Cape Town - The DA wants the SA Human Rights Commission (SAHRC) to mount an urgent investigation into equipment shortages at certain state hospitals.

These were "putting the lives of patients at serious risk", Democratic Alliance MP Patricia Kopane said in a statement on Friday.

The hospitals were in the Eastern Cape, Limpopo and Gauteng.

"I will today be writing to the HRC to request an urgent investigation into the impact of hospital equipment shortages on the rights of patients to have access to health care -- as enshrined in Section 27 of the Constitution."

Kopane said the shortages appeared to be "largely attributable to ignored requisition orders by provincial health departments, and the failure of these departments to pay service providers for the maintenance of critical equipment".

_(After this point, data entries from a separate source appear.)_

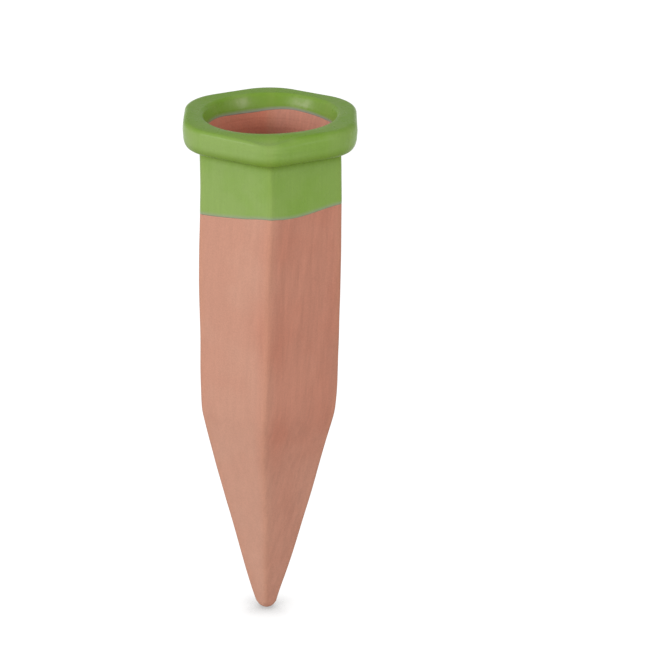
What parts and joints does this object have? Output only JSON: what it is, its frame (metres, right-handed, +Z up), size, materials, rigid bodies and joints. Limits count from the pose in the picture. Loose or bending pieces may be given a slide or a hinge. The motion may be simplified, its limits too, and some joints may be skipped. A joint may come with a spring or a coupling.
{
  "type": "self watering spike",
  "caption": "Hollow six-sided terracotta watering stake with a wide mouth, a soft-cornered collar dipped in green glaze and a bare pointed end for pushing into potting soil.",
  "frame": {"origin": "on the stake's axis, level with the glazed underside of the collar, which is where the spike stops in the soil; this point is on the axis of the straight throat, inside its wall's span", "axes": "+Z up along the axis, from the point towards the mouth; -Y towards one corner of the six-sided body, +X square to one of its flats"},
  "size_m": [0.0598, 0.0636, 0.19],
  "materials": {
    "terracotta": "matt unglazed earthenware, fine sponge and sanding streaks",
    "green_glaze": "satin leaf-green dip glaze"
  },
  "bodies": {
    "root": {"terracotta_body": "terracotta", "green_glaze": "green_glaze"}
  },
  "joints": []
}
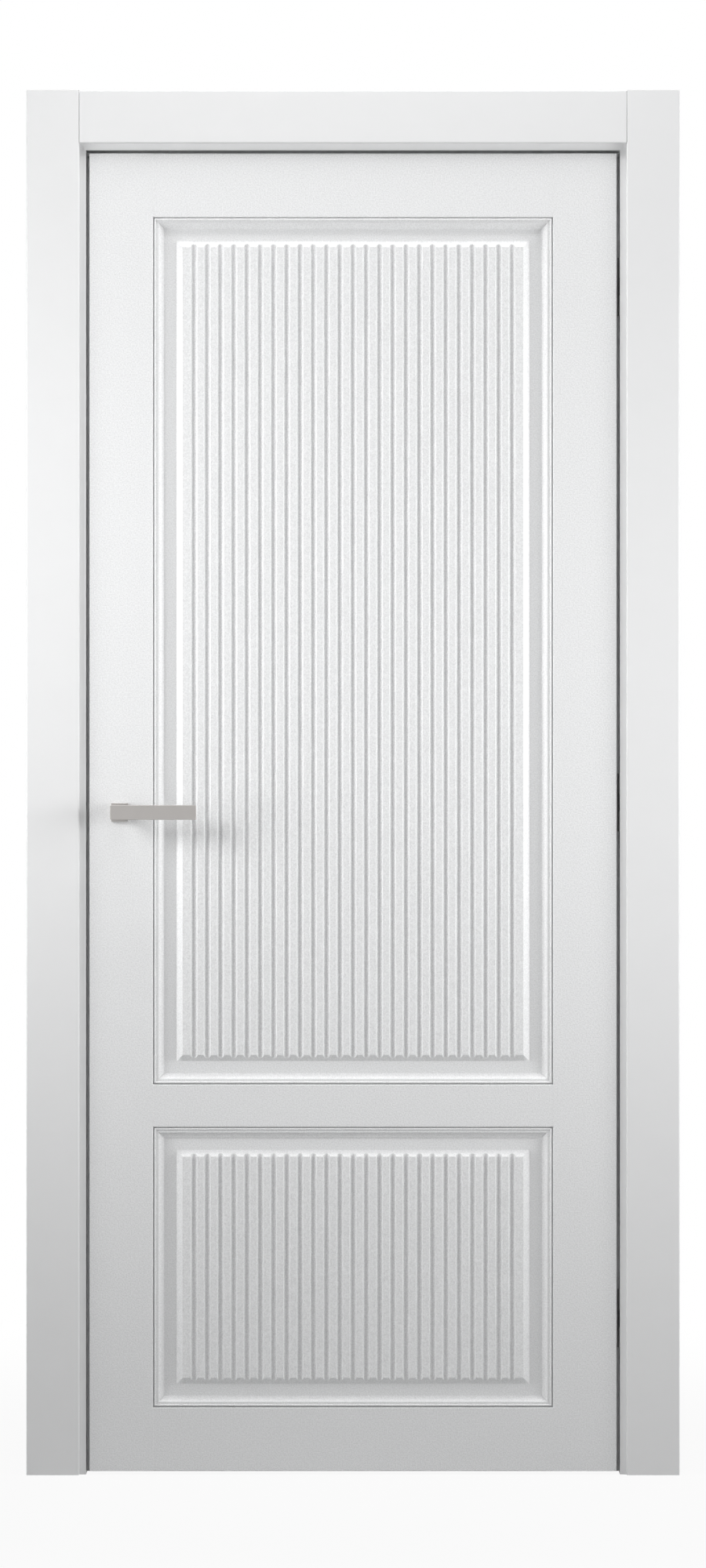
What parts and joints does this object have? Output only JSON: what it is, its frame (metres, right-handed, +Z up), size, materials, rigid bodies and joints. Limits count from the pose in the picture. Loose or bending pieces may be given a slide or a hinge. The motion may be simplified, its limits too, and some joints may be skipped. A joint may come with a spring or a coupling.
{
  "type": "interior door with frame",
  "caption": "Painted interior door in its frame: raised fluted panels above and below a lock rail, flat casings, concealed hinges, magnetic latch and a bar lever handle.",
  "frame": {"origin": "on the hinge jamb's wall-side face, at the floor, midway through the wall's thickness", "axes": "+X out of the hinge jamb into the wall, +Y from the side the leaf opens to towards the closing side, +Z up"},
  "size_m": [0.99, 0.168, 2.1],
  "materials": {
    "frame_paint": "satin white paint",
    "leaf_paint": "satin white paint with a fine orange peel",
    "seal": "matt white rubber",
    "satin_nickel": "satin",
    "hinge_metal": "satin grey",
    "latch_steel": "brushed",
    "bolt_cap": "matt"
  },
  "bodies": {
    "frame": {"jamb_hinge": "frame_paint", "jamb_latch": "frame_paint", "jamb_head": "frame_paint", "seal_hinge": "seal", "seal_latch": "seal", "seal_head": "seal", "casing_front_left": "frame_paint", "casing_front_right": "frame_paint", "casing_front_head": "frame_paint", "casing_back_left": "frame_paint", "casing_back_right": "frame_paint", "casing_back_head": "frame_paint", "strike_plate": "latch_steel", "hinge_cups_frame": "hinge_metal"},
    "leaf": {"stile_latch": "leaf_paint", "stile_hinge": "leaf_paint", "rail_top": "leaf_paint", "rail_lock": "leaf_paint", "rail_bottom": "leaf_paint", "panel_upper": "leaf_paint", "panel_lower": "leaf_paint", "moulding_upper_front": "leaf_paint", "moulding_upper_back": "leaf_paint", "moulding_lower_front": "leaf_paint", "moulding_lower_back": "leaf_paint", "hinge_cups_leaf": "hinge_metal", "latch_case": "latch_steel", "latch_bolt": "bolt_cap", "rose_front": "satin_nickel", "rose_back": "satin_nickel"},
    "lever": {"lever_front": "satin_nickel", "lever_back": "satin_nickel", "spindle": "latch_steel"},
    "frame_arms": {"hinge_arms_frame": "hinge_metal"},
    "leaf_arms": {"hinge_arms_leaf": "hinge_metal"}
  },
  "joints": [
    {"name": "leaf_swing", "type": "hinge", "parent": "frame", "child": "leaf", "pos_m": [-0.0305, -0.055, 0], "axis": [0, 0, 1], "range_deg": [0, 110]},
    {"name": "lever_turn", "type": "hinge", "parent": "leaf", "child": "lever", "pos_m": [-0.787, -0.03, 1.005], "axis": [0, 1, 0], "range_deg": [0, 45], "stiffness_Nm_per_rad": 1, "springref_deg": -28.65},
    {"name": "frame_arm_turn", "type": "hinge", "parent": "frame", "child": "frame_arms", "pos_m": [-0.0235, -0.0385, 0], "axis": [0, 0, 1], "range_deg": [0, 110]},
    {"name": "leaf_arm_turn", "type": "hinge", "parent": "leaf", "child": "leaf_arms", "pos_m": [-0.0375, -0.0385, 0], "axis": [0, 0, 1], "range_deg": [-110, 0]}
  ],
  "couplings": [
    {"joint": "frame_arm_turn", "follows": "leaf_swing", "ratio": 1},
    {"joint": "leaf_arm_turn", "follows": "leaf_swing", "ratio": -1}
  ]
}
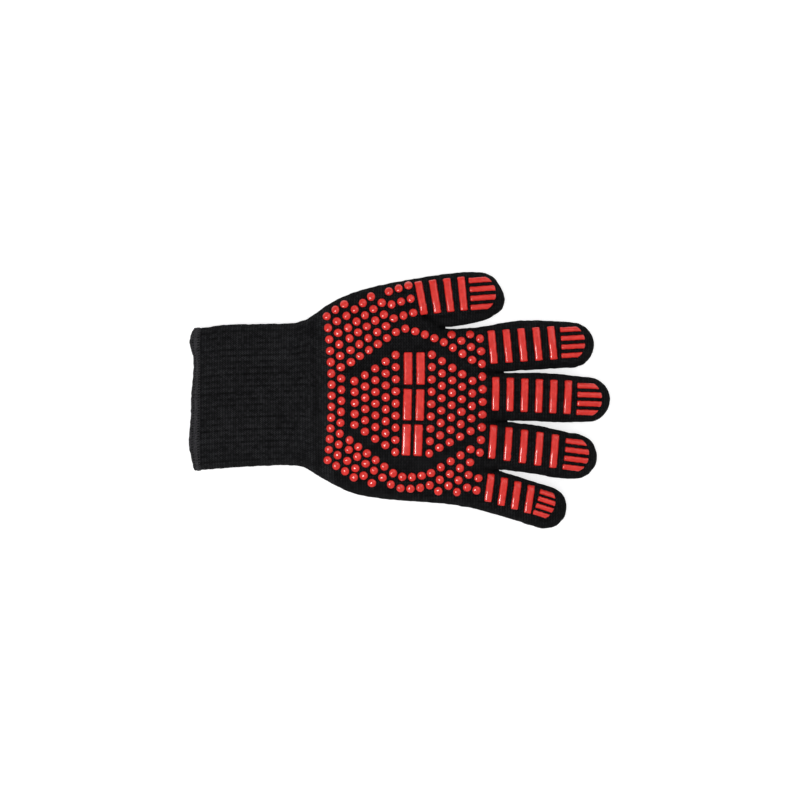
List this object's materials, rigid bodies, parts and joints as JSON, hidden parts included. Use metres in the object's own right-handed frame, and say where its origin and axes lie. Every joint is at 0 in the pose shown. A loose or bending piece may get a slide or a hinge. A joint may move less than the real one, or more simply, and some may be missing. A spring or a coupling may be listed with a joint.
{
  "type": "heat resistant glove",
  "caption": "Knitted heat resistant glove for the left hand, with a ribbed cuff and silicone grips on the palm; every digit curls.",
  "frame": {"origin": "on the surface that the glove's back rests on, under the middle of its outline", "axes": "+X towards the fingertips, +Y towards the thumb, +Z out of the palm"},
  "size_m": [0.3, 0.1833, 0.0179],
  "materials": {
    "black_knit": "matte plain knit",
    "liner_knit": "soft matte knit",
    "hem_yarn": "overlocked yarn",
    "red_silicone": "glossy moulded silicone"
  },
  "bodies": {
    "palm": {"palm_shell": "black_knit", "palm_liner": "liner_knit", "palm_bars_index_side": "red_silicone", "palm_bars_centre": "red_silicone", "palm_bars_little_side": "red_silicone", "little_bar_1": "red_silicone", "ring_bar_1": "red_silicone", "middle_bar_1": "red_silicone", "index_bar_1": "red_silicone", "thumb_bar_1": "red_silicone", "thumb_bar_2": "red_silicone"},
    "cuff": {"cuff_shell": "black_knit", "cuff_liner": "liner_knit", "cuff_hem": "hem_yarn"},
    "little_base": {"little_base_shell": "black_knit", "little_base_liner": "liner_knit", "little_bar_2": "red_silicone"},
    "little_middle": {"little_middle_shell": "black_knit", "little_middle_liner": "liner_knit", "little_bar_3": "red_silicone", "little_bar_4": "red_silicone"},
    "little_tip": {"little_tip_shell": "black_knit", "little_tip_liner": "liner_knit"},
    "ring_base": {"ring_base_shell": "black_knit", "ring_base_liner": "liner_knit", "ring_bar_2": "red_silicone", "ring_bar_3": "red_silicone"},
    "ring_middle": {"ring_middle_shell": "black_knit", "ring_middle_liner": "liner_knit", "ring_bar_4": "red_silicone", "ring_bar_5": "red_silicone"},
    "ring_tip": {"ring_tip_shell": "black_knit", "ring_tip_liner": "liner_knit"},
    "middle_base": {"middle_base_shell": "black_knit", "middle_base_liner": "liner_knit", "middle_bar_2": "red_silicone", "middle_bar_3": "red_silicone", "middle_bar_4": "red_silicone"},
    "middle_middle": {"middle_middle_shell": "black_knit", "middle_middle_liner": "liner_knit", "middle_bar_5": "red_silicone", "middle_bar_6": "red_silicone"},
    "middle_tip": {"middle_tip_shell": "black_knit", "middle_tip_liner": "liner_knit"},
    "index_base": {"index_base_shell": "black_knit", "index_base_liner": "liner_knit", "index_bar_2": "red_silicone", "index_bar_3": "red_silicone"},
    "index_middle": {"index_middle_shell": "black_knit", "index_middle_liner": "liner_knit", "index_bar_4": "red_silicone", "index_bar_5": "red_silicone"},
    "index_tip": {"index_tip_shell": "black_knit", "index_tip_liner": "liner_knit"},
    "thumb_base": {"thumb_base_shell": "black_knit", "thumb_base_liner": "liner_knit", "thumb_bar_3": "red_silicone", "thumb_bar_4": "red_silicone"},
    "thumb_tip": {"thumb_tip_shell": "black_knit", "thumb_tip_liner": "liner_knit"}
  },
  "joints": [
    {"name": "wrist", "type": "hinge", "parent": "palm", "child": "cuff", "pos_m": [-0.062, 0.003, 0.008], "axis": [0, 1, 0], "range_deg": [-40, 40]},
    {"name": "little_knuckle", "type": "hinge", "parent": "palm", "child": "little_base", "pos_m": [0.0683, -0.0665, 0.016], "axis": [-0.1045, -0.9945, 0], "range_deg": [0, 80]},
    {"name": "little_middle_joint", "type": "hinge", "parent": "little_base", "child": "little_middle", "pos_m": [0.0775, -0.069, 0.016], "axis": [-0.1219, -0.9925, 0], "range_deg": [0, 85]},
    {"name": "little_tip_joint", "type": "hinge", "parent": "little_middle", "child": "little_tip", "pos_m": [0.0957, -0.0745, 0.016], "axis": [-0.1564, -0.9877, 0], "range_deg": [0, 51]},
    {"name": "ring_knuckle", "type": "hinge", "parent": "palm", "child": "ring_base", "pos_m": [0.0714, -0.0326, 0.016], "axis": [-0.0523, -0.9986, 0], "range_deg": [0, 80]},
    {"name": "ring_middle_joint", "type": "hinge", "parent": "ring_base", "child": "ring_middle", "pos_m": [0.0934, -0.035, 0.016], "axis": [-0.0698, -0.9976, 0], "range_deg": [0, 85]},
    {"name": "ring_tip_joint", "type": "hinge", "parent": "ring_middle", "child": "ring_tip", "pos_m": [0.1149, -0.039, 0.016], "axis": [-0.0872, -0.9962, 0], "range_deg": [0, 51]},
    {"name": "middle_knuckle", "type": "hinge", "parent": "palm", "child": "middle_base", "pos_m": [0.0729, 0.0023, 0.016], "axis": [-0.0174, -0.9998, 0], "range_deg": [0, 80]},
    {"name": "middle_middle_joint", "type": "hinge", "parent": "middle_base", "child": "middle_middle", "pos_m": [0.1035, 0.0022, 0.016], "axis": [-0.0349, -0.9994, 0], "range_deg": [0, 85]},
    {"name": "middle_tip_joint", "type": "hinge", "parent": "middle_middle", "child": "middle_tip", "pos_m": [0.124, 0.001, 0.016], "axis": [-0.0349, -0.9994, 0], "range_deg": [0, 51]},
    {"name": "index_knuckle", "type": "hinge", "parent": "palm", "child": "index_base", "pos_m": [0.071, 0.037, 0.016], "axis": [0.0523, -0.9986, 0], "range_deg": [0, 80]},
    {"name": "index_middle_joint", "type": "hinge", "parent": "index_base", "child": "index_middle", "pos_m": [0.0922, 0.0386, 0.016], "axis": [0.0698, -0.9976, 0], "range_deg": [0, 85]},
    {"name": "index_tip_joint", "type": "hinge", "parent": "index_middle", "child": "index_tip", "pos_m": [0.1126, 0.039, 0.016], "axis": [0.0785, -0.9969, 0], "range_deg": [0, 51]},
    {"name": "thumb_knuckle", "type": "hinge", "parent": "palm", "child": "thumb_base", "pos_m": [0.0294, 0.0743, 0.016], "axis": [0.1478, -0.989, 0], "range_deg": [0, 50]},
    {"name": "thumb_tip_joint", "type": "hinge", "parent": "thumb_base", "child": "thumb_tip", "pos_m": [0.0485, 0.073, 0.016], "axis": [0.0785, -0.9969, 0], "range_deg": [0, 70]}
  ],
  "couplings": [
    {"joint": "little_tip_joint", "follows": "little_middle_joint", "ratio": 0.6},
    {"joint": "ring_tip_joint", "follows": "ring_middle_joint", "ratio": 0.6},
    {"joint": "middle_tip_joint", "follows": "middle_middle_joint", "ratio": 0.6},
    {"joint": "index_tip_joint", "follows": "index_middle_joint", "ratio": 0.6}
  ]
}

On Friday, she visited the Charlotte Maxeke Johannesburg Academic Hospital with Gauteng MPL Jack Bloom.

"We assessed the conditions faced by patients and staff, and discovered that patients in Gauteng are being treated in hospitals that face similar equipment shortages to those in the Eastern Cape and Limpopo."

Among other things, they had found:

 - materials to make protective equipment used during radiation treatments had been exhausted, endangering the patients being treated;

 - two brachytherapy machines, used to treat cervical cancer, were not functioning because the radiation source had run out. A total of 159 patients were on the waiting list to be treated for cervical cancer; and

 - two Cobalt-60 units, used to treat Kaposi's sarcoma, were also offline because they lacked a radiation source.

"The disrepair means that patients who have already been diagnosed with cancer cannot be treated effectively and safely."

Shortages at other Gauteng hospitals included:

 - the Steve Biko Academic Hospital's oncology department faced similar problems to the oncology unit at Charlotte Maxeke Academic Hospital; and

 - the Natalspruit Hospital’s only CAT scanner had been out of order since September last year.

"It is clear that the lack of basic resources in our hospitals has reached critical levels," Kopane said.